3D code data
■ ■ ■
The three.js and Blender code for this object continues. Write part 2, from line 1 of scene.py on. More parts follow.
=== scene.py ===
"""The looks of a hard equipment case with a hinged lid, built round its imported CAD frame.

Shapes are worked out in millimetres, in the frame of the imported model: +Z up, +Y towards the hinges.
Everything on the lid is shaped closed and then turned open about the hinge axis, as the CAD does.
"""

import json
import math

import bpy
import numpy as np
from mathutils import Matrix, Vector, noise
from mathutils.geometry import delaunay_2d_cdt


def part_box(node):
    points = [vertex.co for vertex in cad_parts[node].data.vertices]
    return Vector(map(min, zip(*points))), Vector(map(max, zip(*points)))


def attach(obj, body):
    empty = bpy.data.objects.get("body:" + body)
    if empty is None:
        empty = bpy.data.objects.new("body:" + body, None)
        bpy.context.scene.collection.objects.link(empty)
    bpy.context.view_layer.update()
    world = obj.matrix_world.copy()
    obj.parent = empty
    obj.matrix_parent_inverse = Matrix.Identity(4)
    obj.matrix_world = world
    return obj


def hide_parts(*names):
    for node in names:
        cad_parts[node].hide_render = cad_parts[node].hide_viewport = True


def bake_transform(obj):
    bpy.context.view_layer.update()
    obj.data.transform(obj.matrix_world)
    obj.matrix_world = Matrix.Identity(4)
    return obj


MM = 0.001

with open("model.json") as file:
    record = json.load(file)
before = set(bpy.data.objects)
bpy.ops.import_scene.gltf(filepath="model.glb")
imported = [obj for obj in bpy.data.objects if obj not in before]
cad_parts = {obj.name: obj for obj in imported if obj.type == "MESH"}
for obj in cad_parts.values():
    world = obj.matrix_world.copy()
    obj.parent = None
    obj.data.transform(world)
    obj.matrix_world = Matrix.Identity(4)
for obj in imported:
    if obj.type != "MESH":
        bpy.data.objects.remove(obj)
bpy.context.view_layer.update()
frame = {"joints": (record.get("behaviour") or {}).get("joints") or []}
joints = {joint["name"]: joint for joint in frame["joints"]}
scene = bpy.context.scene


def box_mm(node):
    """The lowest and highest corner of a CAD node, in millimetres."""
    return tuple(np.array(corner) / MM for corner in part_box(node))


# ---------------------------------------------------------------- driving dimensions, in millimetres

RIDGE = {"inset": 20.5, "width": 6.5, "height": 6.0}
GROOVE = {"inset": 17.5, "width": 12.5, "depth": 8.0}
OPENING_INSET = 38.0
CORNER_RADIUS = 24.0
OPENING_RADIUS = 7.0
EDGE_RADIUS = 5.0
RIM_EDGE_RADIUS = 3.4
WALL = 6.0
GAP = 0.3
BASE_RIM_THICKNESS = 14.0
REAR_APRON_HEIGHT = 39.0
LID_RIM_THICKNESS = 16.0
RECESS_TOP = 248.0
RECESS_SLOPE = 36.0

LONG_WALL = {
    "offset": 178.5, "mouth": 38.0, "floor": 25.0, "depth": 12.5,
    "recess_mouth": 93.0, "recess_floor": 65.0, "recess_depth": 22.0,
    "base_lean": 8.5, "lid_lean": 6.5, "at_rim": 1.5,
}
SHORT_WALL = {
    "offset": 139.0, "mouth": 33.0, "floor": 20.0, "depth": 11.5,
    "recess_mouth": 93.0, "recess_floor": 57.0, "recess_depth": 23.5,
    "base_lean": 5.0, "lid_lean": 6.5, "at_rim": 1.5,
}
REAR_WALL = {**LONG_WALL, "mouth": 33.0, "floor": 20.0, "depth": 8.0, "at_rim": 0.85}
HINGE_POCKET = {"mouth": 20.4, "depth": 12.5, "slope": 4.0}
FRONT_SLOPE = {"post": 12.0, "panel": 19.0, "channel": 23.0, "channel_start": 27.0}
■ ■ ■
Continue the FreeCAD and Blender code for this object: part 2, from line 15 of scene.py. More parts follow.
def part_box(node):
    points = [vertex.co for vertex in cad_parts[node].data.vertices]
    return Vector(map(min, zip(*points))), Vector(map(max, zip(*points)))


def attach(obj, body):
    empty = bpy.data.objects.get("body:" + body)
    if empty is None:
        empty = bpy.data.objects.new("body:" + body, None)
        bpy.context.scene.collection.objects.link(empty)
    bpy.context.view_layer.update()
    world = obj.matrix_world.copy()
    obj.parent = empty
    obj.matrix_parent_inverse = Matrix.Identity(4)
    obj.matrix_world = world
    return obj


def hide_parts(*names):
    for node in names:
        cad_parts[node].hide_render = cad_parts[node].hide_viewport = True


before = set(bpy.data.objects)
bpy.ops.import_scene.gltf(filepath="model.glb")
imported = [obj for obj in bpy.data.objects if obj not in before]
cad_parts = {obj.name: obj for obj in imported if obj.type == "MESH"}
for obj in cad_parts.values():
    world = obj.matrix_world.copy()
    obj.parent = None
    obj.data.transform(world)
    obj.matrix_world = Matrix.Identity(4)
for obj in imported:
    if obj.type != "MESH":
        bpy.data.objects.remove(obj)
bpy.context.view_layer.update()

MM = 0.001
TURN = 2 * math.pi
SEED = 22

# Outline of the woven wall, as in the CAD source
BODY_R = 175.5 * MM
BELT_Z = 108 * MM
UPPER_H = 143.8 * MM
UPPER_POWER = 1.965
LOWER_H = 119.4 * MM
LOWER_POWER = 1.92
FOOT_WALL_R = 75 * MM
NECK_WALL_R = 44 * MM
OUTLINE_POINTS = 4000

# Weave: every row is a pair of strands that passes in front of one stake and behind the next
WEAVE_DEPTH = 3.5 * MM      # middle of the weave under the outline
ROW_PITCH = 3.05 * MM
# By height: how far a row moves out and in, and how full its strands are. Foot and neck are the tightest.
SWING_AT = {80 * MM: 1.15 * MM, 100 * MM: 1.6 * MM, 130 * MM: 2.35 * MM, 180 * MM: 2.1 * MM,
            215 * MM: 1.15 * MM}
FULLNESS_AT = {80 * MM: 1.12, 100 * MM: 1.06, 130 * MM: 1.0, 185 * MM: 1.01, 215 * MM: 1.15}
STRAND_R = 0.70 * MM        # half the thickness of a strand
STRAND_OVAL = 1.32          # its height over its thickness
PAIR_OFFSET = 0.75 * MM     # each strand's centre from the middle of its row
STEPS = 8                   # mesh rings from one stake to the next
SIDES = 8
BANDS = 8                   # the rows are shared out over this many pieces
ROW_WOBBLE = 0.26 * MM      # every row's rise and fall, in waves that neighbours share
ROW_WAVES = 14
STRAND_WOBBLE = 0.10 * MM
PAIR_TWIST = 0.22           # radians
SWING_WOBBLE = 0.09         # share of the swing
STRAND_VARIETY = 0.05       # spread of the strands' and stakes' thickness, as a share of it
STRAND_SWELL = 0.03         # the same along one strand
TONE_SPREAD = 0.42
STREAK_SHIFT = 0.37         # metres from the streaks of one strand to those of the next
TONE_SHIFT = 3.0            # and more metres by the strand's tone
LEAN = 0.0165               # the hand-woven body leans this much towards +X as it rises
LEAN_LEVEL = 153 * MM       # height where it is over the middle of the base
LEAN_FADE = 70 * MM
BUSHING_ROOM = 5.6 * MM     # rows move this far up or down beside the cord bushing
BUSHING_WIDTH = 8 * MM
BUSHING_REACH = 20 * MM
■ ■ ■
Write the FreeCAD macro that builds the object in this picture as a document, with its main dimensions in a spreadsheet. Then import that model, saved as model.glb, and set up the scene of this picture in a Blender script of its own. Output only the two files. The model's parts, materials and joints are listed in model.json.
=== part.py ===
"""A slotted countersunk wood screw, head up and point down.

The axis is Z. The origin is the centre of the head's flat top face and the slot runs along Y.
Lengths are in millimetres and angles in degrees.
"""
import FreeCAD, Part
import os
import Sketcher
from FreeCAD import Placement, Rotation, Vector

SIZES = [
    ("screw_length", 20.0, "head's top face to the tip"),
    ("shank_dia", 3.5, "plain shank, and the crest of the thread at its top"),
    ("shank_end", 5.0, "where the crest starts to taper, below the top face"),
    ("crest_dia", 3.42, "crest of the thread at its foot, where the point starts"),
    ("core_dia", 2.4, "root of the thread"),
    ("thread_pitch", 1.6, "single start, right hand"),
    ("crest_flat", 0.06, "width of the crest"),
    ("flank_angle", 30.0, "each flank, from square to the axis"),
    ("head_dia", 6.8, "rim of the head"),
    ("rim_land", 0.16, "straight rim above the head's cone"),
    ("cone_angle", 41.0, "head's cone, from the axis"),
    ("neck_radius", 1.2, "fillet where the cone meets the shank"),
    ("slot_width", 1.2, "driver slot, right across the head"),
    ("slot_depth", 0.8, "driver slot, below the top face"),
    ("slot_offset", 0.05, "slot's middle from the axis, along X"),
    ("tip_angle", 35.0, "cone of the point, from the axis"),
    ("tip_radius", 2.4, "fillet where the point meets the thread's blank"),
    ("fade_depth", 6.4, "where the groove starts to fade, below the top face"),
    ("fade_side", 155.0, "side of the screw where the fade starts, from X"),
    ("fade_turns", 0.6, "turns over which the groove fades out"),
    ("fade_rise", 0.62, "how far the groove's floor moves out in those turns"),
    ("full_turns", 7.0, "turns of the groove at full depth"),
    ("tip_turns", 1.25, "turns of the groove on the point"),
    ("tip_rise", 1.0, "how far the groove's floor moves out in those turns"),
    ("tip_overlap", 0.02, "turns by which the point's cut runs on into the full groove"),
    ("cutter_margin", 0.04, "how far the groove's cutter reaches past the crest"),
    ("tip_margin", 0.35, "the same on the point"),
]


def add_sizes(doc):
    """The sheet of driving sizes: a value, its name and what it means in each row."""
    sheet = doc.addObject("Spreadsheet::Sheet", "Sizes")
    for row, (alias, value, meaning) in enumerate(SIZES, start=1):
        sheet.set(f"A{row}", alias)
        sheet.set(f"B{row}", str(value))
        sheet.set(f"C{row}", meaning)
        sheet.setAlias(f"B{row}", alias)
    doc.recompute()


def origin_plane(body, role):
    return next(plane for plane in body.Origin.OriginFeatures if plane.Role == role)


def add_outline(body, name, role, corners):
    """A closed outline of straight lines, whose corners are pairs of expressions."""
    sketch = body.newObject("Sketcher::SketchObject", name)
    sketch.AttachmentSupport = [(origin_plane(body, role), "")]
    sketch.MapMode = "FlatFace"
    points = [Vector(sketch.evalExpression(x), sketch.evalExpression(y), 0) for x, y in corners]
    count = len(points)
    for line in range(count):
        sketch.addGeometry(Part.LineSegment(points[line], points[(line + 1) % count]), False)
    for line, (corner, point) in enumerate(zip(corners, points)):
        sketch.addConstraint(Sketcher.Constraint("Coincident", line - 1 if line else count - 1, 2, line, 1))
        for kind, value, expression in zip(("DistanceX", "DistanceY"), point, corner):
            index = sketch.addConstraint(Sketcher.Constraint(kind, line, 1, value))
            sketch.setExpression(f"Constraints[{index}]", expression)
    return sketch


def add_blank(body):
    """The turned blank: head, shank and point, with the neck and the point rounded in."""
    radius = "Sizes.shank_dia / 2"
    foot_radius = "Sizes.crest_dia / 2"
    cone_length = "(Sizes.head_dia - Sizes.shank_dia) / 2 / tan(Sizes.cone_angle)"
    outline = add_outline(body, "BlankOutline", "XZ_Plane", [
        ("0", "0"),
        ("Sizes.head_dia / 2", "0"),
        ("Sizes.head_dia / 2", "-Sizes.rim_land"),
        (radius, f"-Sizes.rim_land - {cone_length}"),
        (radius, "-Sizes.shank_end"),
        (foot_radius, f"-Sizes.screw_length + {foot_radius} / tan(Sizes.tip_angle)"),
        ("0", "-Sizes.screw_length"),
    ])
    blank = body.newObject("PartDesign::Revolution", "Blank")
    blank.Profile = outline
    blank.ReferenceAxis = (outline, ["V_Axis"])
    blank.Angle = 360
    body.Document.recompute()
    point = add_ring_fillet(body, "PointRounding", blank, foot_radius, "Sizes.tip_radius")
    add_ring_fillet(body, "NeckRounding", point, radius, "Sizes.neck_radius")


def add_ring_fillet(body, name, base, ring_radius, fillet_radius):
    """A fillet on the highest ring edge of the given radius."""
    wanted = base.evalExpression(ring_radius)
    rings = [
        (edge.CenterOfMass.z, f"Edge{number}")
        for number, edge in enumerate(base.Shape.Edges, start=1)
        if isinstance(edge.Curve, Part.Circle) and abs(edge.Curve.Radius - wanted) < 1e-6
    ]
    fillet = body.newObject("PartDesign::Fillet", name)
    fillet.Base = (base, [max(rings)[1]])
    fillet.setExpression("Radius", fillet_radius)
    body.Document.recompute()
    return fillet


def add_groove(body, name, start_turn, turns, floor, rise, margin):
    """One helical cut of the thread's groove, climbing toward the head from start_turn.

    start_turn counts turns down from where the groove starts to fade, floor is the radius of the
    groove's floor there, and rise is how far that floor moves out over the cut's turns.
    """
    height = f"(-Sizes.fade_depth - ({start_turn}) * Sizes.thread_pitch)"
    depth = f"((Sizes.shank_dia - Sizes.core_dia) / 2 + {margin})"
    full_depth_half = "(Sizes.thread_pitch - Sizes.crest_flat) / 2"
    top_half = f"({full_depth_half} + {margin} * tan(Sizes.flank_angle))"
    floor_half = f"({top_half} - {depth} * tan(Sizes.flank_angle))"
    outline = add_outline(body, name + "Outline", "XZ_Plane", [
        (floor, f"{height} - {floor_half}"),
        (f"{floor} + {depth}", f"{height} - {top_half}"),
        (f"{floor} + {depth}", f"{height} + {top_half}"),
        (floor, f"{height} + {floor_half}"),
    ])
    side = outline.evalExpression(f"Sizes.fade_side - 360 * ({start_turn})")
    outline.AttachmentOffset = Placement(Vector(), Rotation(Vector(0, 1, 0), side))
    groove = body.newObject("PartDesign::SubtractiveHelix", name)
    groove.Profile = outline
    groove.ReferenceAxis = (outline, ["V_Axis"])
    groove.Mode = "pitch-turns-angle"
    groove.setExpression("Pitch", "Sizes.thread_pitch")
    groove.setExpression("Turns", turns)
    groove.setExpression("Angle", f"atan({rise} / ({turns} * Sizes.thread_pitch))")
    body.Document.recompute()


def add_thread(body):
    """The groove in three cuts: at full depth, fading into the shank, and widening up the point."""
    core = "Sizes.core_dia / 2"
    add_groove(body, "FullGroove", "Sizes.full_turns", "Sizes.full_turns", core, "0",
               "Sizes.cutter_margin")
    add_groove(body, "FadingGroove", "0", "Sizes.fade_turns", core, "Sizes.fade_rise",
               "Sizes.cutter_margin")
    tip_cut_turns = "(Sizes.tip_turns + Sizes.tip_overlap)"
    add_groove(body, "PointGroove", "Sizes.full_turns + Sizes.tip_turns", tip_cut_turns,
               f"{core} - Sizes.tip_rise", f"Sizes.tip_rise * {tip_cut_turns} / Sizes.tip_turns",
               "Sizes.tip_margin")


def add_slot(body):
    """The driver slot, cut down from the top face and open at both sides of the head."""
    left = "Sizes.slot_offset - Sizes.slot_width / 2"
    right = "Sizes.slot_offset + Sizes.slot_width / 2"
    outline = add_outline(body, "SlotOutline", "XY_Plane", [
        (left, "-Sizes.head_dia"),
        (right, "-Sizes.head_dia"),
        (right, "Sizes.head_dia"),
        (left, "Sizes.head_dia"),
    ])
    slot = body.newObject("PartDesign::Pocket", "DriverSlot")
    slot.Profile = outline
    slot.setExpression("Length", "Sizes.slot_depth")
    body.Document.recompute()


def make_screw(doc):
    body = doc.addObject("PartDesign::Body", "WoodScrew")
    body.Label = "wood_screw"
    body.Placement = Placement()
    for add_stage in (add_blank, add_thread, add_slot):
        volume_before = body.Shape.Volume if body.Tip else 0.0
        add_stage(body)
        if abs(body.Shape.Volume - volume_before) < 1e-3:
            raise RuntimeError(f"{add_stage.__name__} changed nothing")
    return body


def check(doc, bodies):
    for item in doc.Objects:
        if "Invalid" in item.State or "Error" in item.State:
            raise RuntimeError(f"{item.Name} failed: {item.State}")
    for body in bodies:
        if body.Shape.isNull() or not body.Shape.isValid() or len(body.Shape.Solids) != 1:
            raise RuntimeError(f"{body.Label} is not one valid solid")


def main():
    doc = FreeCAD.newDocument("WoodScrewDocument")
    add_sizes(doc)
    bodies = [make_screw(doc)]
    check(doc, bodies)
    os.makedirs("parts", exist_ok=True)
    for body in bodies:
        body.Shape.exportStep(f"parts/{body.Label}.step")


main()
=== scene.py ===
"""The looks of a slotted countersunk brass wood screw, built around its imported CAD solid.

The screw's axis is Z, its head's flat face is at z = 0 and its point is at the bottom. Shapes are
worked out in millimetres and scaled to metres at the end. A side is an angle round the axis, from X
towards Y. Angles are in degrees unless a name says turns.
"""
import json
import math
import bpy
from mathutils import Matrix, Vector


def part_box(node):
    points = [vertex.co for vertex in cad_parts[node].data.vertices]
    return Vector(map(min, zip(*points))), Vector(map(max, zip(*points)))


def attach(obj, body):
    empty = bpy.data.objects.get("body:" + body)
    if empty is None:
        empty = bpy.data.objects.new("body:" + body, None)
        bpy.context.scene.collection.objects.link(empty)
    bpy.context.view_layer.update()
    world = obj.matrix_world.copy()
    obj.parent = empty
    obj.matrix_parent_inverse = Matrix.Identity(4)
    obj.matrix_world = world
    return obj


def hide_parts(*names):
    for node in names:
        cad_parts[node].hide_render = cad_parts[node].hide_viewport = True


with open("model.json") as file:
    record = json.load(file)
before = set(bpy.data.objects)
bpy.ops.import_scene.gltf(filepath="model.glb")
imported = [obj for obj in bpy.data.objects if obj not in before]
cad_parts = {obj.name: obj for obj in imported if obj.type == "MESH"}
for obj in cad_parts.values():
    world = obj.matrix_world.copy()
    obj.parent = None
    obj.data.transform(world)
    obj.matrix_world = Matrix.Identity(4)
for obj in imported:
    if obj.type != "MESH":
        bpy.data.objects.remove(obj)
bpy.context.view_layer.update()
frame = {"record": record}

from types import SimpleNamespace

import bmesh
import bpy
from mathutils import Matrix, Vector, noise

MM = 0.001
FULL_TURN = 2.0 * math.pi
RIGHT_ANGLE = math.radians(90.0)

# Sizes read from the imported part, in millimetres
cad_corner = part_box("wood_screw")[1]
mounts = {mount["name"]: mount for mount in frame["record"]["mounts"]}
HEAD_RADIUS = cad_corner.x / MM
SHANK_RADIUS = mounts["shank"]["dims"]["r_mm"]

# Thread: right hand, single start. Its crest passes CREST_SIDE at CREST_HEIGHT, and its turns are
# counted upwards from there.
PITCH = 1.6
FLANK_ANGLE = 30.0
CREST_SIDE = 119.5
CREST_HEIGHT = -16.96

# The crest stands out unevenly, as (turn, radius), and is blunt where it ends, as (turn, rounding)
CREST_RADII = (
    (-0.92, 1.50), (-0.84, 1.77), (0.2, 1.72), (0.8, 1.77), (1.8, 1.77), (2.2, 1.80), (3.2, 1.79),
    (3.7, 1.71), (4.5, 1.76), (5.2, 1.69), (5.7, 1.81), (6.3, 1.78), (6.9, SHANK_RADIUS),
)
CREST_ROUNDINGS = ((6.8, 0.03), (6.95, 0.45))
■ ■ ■
*EXERCISE OBJECTIVE*. Produce only the lines from the line containing "The three.js and" through the line containing "obj.data.transform(obj.matrix_world)", inclusive of both, exactly as they stand in the entries above.

*RESULT*.
The three.js and Blender code for this object continues. Write part 2, from line 1 of scene.py on. More parts follow.
=== scene.py ===
"""The looks of a hard equipment case with a hinged lid, built round its imported CAD frame.

Shapes are worked out in millimetres, in the frame of the imported model: +Z up, +Y towards the hinges.
Everything on the lid is shaped closed and then turned open about the hinge axis, as the CAD does.
"""

import json
import math

import bpy
import numpy as np
from mathutils import Matrix, Vector, noise
from mathutils.geometry import delaunay_2d_cdt


def part_box(node):
    points = [vertex.co for vertex in cad_parts[node].data.vertices]
    return Vector(map(min, zip(*points))), Vector(map(max, zip(*points)))


def attach(obj, body):
    empty = bpy.data.objects.get("body:" + body)
    if empty is None:
        empty = bpy.data.objects.new("body:" + body, None)
        bpy.context.scene.collection.objects.link(empty)
    bpy.context.view_layer.update()
    world = obj.matrix_world.copy()
    obj.parent = empty
    obj.matrix_parent_inverse = Matrix.Identity(4)
    obj.matrix_world = world
    return obj


def hide_parts(*names):
    for node in names:
        cad_parts[node].hide_render = cad_parts[node].hide_viewport = True


def bake_transform(obj):
    bpy.context.view_layer.update()
    obj.data.transform(obj.matrix_world)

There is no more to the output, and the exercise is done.